The chef, Mark Veale, is very good, but as I headed for the helicopter I advised him to stop trying to be over-clever. "Simplify," I instructed, as if I knew what I was talking about.
The croissants and bread at breakfast were the best ever. They were bought in as frozen dough from the Fine Food Company in Wincanton, Somerset. The hotel baked them to perfection.
All in all, a place we greatly enjoyed.
Even though I asked for every Sunday paper, including the News of the World, and only got three posh ones. When I phoned down to seek more, no one answered the phone for 20 minutes. The staff obviously thought I was joking when I asked for the red tops. Titter ye not. I was dead serious. Always am.

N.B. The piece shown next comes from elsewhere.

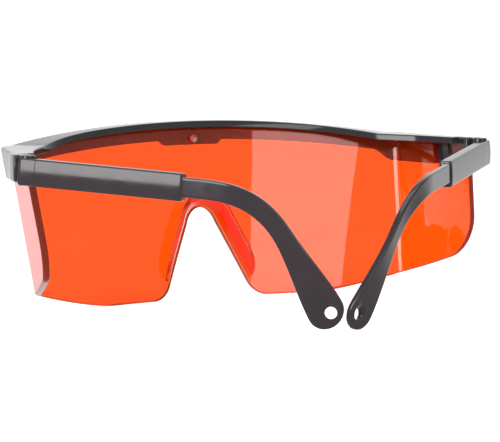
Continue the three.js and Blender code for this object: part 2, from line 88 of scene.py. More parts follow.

At the January 19 Sunday Times Dinner with Winner, your Belvedere visit can be sanctified by a photo taken with me and/or the more beautiful Geraldine. Bring your camera. My assistant, Dinah May, much featured on my TV show, a lady who, for 23 years, has withstood tantrums, rudeness, arrogance and hysteria (that's just on my good days) will take the picture.
It's £150 per person for free parking, champagne-and-canapé reception, three-course meal with wines, my cabaret speech, two of my books signed, that's MW's Fat Pig Diet and the current one, Unbelievable!, which has just gone into its second reprint. And, wait for it, my Christmas card for mantelpiece display now, next year, or both.
For the dinner, call 0871 620 4027. It may be sold out but there are always people who can't come, so get on the reserve list.
Unbelievable! is £14.99 in shops, only £13.59 including postage at The Sunday Times Bookshop (0845 271 2135). My autobiography Winner Takes All - A Life of Sorts is being reprinted. So why am I still £9m in debt? Is it because I'm a) stupid b) reckless c) adore borrowing d) tax advantageous e) other? Best response wins £100.
Nigel Havers behaved disgustingly on I'm a Celebrity ("You're not on about it again," I hear you say). At the end when everyone stayed to see Stacey Solomon crowned queen, Havers wasn't there. Too grand to hang around. You have to be grand to play King Rat in a Birmingham pantomime. Perfect casting. That's bitchy of me. So what? I'm a slut.
Geraldine and I had an incredible Christmas lunch at the Ritz. It's the most beautiful dining room in London, best service, John Williams is a brilliant chef. Our second Christmas lunch was with Michael Caine, also a brilliant chef.
We'll spend new year in Gstaad's elegant Palace hotel with the best restaurant manager ever, Gildo Bocchini.
Nearby is the hotel Olden, owned by Bernie Ecclestone. I heard it was for sale and mentioned this.
"It's not," Bernie said. "Everybody should have one business that's losing money to keep them on their toes."
I wish you a terrific 2011. If I can provide a smile, drive you to fury or hinder your happiness, it'll be a pleasure. Follow me on Twitter at MrMichaelWinner. If you think I'm ridiculous here, you should read my tweets.
Silly joke from the Ritz hotel doorman Michael O'Dowdall: I've got a new aftershave called Crumbs. The birds love it.
You revealed last week that you could add and subtract. Amazing that one small head can carry all you know.
Vincent Keane, Dublin
The Savoy River restaurant looks and feels like a cafeteria. Eat in the foyer: the glass dome provides superb lighting, it's relaxing and the service more attentive.
Richard Fry, Essex
Re the Savoy, why do people with no savoir faire get their hands on institutions that don't need to change? A coat of paint or a roll of Pugin wallpaper would have sufficed.
Paul Matthews, by email
At the Marco Pierre White Steakhouse in Dorset, drinks ordered at the bar were meant to be brought to our table; eventually we got them ourselves. Bread at £4 tasted as if it had come from the "value" shelf at the local supermarket. We couldn't complain about the £152 bill for a two-course lunch for four as those in authority had left for a cocktail training session.
Paul Kendrick, Bristol
How long will it be before we see Michael doing stand-up at the Apollo with his tailpiece jokes? Some are funny, some a little bit threadbare.
Gordon Staples, Wiltshire
School-leaver goes for a job interview at the Hilton. The manager asks: "Do you really want this job?" School-leaver says: "I did. But now I've got serious reservations."